Which lines of the records contain "Blender"? Collect every one of them.
═══ Provided information ═══
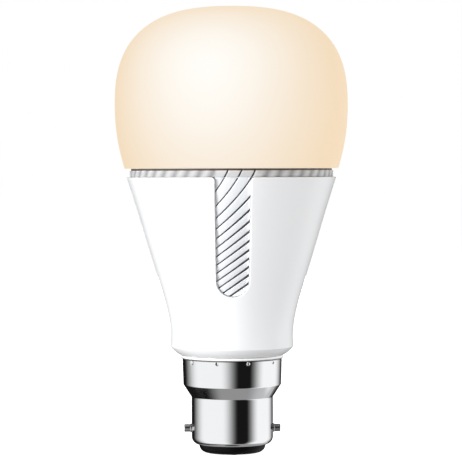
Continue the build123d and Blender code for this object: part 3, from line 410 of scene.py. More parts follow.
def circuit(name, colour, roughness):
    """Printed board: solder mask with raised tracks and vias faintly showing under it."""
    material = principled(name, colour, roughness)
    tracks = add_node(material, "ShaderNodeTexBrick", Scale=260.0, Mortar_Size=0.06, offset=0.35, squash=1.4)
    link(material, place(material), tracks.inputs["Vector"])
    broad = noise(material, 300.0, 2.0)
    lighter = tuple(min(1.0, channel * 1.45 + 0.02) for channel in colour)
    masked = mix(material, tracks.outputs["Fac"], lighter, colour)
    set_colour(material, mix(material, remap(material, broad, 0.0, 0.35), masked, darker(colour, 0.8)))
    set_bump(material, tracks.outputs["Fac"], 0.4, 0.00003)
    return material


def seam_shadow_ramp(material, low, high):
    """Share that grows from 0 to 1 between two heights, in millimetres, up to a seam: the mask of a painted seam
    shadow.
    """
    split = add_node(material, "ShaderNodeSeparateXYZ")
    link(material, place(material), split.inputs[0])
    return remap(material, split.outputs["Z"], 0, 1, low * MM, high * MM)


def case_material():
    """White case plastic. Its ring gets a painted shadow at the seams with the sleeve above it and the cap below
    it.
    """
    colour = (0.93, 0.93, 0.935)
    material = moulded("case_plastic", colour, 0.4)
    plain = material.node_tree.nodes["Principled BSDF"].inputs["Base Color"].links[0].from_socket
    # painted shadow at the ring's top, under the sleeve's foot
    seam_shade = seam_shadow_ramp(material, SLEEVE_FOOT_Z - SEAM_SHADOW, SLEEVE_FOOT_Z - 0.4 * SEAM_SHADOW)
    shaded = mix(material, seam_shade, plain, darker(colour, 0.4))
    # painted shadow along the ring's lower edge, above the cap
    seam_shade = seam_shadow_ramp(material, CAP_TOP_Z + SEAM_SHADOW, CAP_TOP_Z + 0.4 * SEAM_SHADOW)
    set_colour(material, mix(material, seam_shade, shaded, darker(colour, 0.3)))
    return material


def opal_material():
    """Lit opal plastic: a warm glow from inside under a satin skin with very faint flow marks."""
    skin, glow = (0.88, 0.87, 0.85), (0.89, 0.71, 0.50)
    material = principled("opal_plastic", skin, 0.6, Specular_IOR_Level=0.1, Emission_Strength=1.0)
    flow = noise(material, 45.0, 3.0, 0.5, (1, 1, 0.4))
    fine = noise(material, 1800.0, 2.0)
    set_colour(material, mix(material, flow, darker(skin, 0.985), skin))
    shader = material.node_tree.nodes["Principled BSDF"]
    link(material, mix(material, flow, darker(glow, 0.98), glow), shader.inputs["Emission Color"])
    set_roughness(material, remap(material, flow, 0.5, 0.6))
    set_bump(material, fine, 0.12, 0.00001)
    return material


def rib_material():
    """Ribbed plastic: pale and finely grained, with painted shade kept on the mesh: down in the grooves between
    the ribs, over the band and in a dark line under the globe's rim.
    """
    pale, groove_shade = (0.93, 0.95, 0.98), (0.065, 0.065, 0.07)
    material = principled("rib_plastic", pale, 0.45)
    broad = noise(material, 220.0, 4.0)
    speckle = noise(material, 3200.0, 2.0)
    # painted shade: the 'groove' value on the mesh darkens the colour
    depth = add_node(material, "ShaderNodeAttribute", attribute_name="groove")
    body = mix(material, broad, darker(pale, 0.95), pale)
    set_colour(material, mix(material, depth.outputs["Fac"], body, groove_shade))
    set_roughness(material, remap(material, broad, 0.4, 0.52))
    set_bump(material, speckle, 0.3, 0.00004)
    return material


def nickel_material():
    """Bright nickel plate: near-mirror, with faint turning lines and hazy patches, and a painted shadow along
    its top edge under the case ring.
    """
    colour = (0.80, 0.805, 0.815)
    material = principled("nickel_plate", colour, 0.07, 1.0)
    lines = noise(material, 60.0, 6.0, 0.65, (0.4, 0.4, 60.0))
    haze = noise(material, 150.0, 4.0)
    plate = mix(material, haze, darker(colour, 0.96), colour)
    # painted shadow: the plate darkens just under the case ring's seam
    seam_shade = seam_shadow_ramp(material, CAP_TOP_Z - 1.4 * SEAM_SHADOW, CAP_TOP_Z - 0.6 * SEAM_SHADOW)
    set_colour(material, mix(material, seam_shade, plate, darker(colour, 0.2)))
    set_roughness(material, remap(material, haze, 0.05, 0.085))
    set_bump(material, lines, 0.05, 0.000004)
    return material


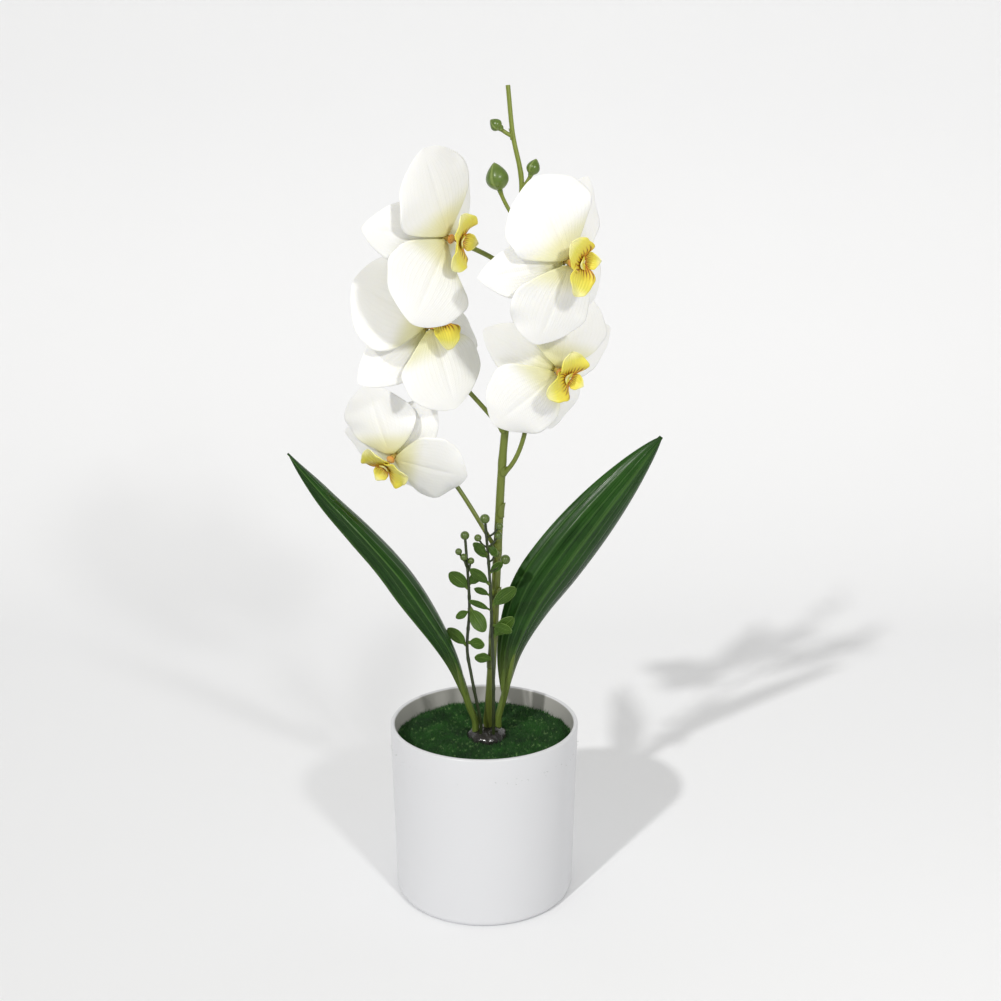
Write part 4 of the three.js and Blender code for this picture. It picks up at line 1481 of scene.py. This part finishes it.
═══
Answer to the problem.
Continue the build123d and Blender code for this object: part 3, from line 410 of scene.py. More parts follow.
Write part 4 of the three.js and Blender code for this picture. It picks up at line 1481 of scene.py. This part finishes it.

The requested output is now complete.